The frontier for Karpathy is to collect enough information about human behaviour for his cars to reliably predict it, and therefore safely drive amongst human drivers. Instead of tangling with a jungle of colourful wires, Karpathy is wrangling an unwieldy specimen collection comprising human quirks. This world is no less strange or inscrutable that the hidden world of electrons, which is only visible through the measurements of a multimeter. This is the world human intent, revealed only through human action and measured with cameras and algorithms. Will the father with a pram try to risk crossing the road ahead of the car? Will the drunk teenager suddenly stumble into what was previously drivable space? And indeed, is that even a person over there? Is that flowing red fabric a scarf, or is it a rag blown by the wind around a discarded mannequin on the curb?

The sensor is no longer a CCD transforming light into voltage in a giant matrix. Karpathy’s sensor is a network of cars, transforming observations of humans into a matrix of data. The pixels are now vehicles. And those pixels observe behaviour; possibly even human nature.

How on earth is this a continuation of Eastman’s legacy of philanthropy, though? It turns out that the origin myth of autonomous vehicle research is a deeply humanist goal.
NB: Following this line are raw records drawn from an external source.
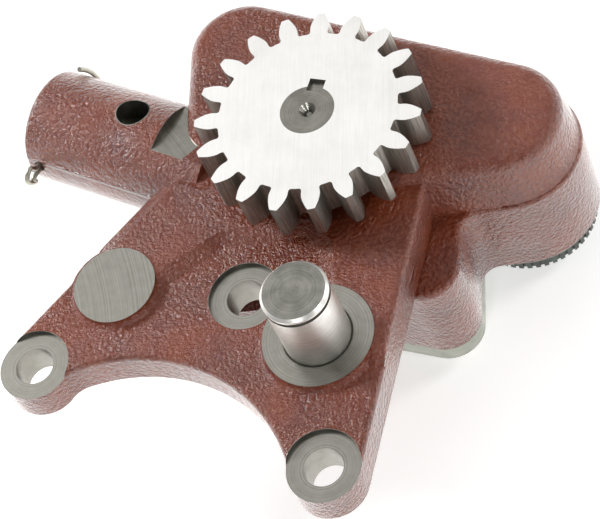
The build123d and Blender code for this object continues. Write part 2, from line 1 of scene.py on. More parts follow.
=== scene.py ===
import bpy
import math
from mathutils import Euler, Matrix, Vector


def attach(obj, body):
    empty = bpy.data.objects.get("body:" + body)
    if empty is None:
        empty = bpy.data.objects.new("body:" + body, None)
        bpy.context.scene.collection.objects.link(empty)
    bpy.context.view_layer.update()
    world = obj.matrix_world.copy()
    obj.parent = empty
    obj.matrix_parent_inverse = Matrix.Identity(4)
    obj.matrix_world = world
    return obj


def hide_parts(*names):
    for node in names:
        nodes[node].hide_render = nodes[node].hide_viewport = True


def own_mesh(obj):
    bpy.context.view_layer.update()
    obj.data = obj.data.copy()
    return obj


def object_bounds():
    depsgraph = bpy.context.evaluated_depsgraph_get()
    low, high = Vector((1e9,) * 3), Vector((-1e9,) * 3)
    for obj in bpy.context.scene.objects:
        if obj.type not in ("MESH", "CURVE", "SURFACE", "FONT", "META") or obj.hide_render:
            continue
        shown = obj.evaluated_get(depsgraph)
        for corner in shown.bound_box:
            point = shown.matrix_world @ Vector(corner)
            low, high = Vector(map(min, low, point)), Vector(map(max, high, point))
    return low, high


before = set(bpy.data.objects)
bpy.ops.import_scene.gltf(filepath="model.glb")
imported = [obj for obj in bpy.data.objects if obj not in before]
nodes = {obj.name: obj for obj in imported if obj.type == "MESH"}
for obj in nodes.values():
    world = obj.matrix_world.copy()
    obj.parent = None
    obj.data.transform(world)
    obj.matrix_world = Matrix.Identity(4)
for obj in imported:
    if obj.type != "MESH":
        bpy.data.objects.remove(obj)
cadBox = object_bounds()
mm = 0.001
levelOnly = (1, 1, 0)  # keeps a place's x and y
print("stage: frame loaded,", len(nodes), "nodes")


def hexColour(text):  # sRGB hex to the linear values that sockets take
    channels = [int(text[i:i + 2], 16) / 255 for i in (0, 2, 4)]
    linear = [c / 12.92 if c <= 0.04045 else ((c + 0.055) / 1.055) ** 2.4 for c in channels]
    return (*linear, 1.0)


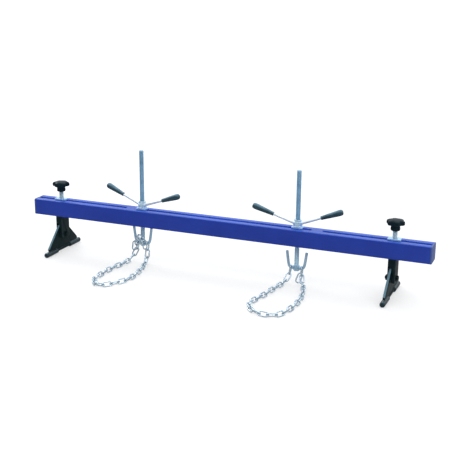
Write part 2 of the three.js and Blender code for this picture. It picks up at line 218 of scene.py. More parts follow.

The premise which gave birth to autonomous vehicles is that they will reduce road deaths by driving vehicles more safely. And even though you’re possibly skeptical of the motives, there is a sturdy substrate of belief that autonomous cars will make life better for people. Equitable access to transport for elderly people, or people underserved by public transport. The opportunity to transform our urban centres by reclaiming the sprawling wasteland of parking space. The possibility of transforming private vehicle ownership into a shared utility, reducing resource consumption. So the points of light that are human lives glow in the background of this ambitious project as well.

Now we’ve traced 150 years of technical innovation, groping our way along a braided cord. A cord braided from threads including hunger for progress, and concern for human lives. Finally, perhaps we have gathered enough material to guess what energises somebody like Steve Sasson to keep creating, even faced with a disinterested audience. One key, I think, is this: his fealty is not to an employer, or even to a pet project. He can’t sink with that ship, when it’s not his ship. He is committed instead to a vision. So what is that vision? We’ve touched lightly on what Eastman’s vision may have been, and what Karpathy’s vision may be, but we’ve only talked about Sasson’s work, not his vision.

These days, Sasson spends his time passing on the tradition to new generations. He travels and talks to kids about engineering, trying to give them an appreciation of the cultural practices that make the magic happen. Trying to draw the kids into a world where they, too, can manifest what’s in their imagination. To have agency in their worlds. To give them a taste of the incalculable value of trying shit out, failing, and trying again. It’s the story of every children’s bedtime story, when you get down to it.

This, I think, is the key to understanding the motivating force. He sees himself as a custodian of an important legacy of creation. This custodianship, of the flame of creativity and curiosity, is something I see playing a key role in artists of all stripes. The importance of that custodianship - the significance it has for every artist’s community - is something that I believe imbues a life with meaning, and from meaning comes energy.

The vision is to explore, push boundaries, and to keep carrying the torch of exploration, to pass on to others coming up. To “do unto others what’s been done to you”, as Maynard James Keenan put it. This torch is not embodied in a company, or a project. It’s carried by a lineage of people who decide to pick it up and carry it. It’s safeguarded and passed on in due course, when the students are ready. Those potential students, those potential recipients of this ageless legacy, are the points of light that make everything happen.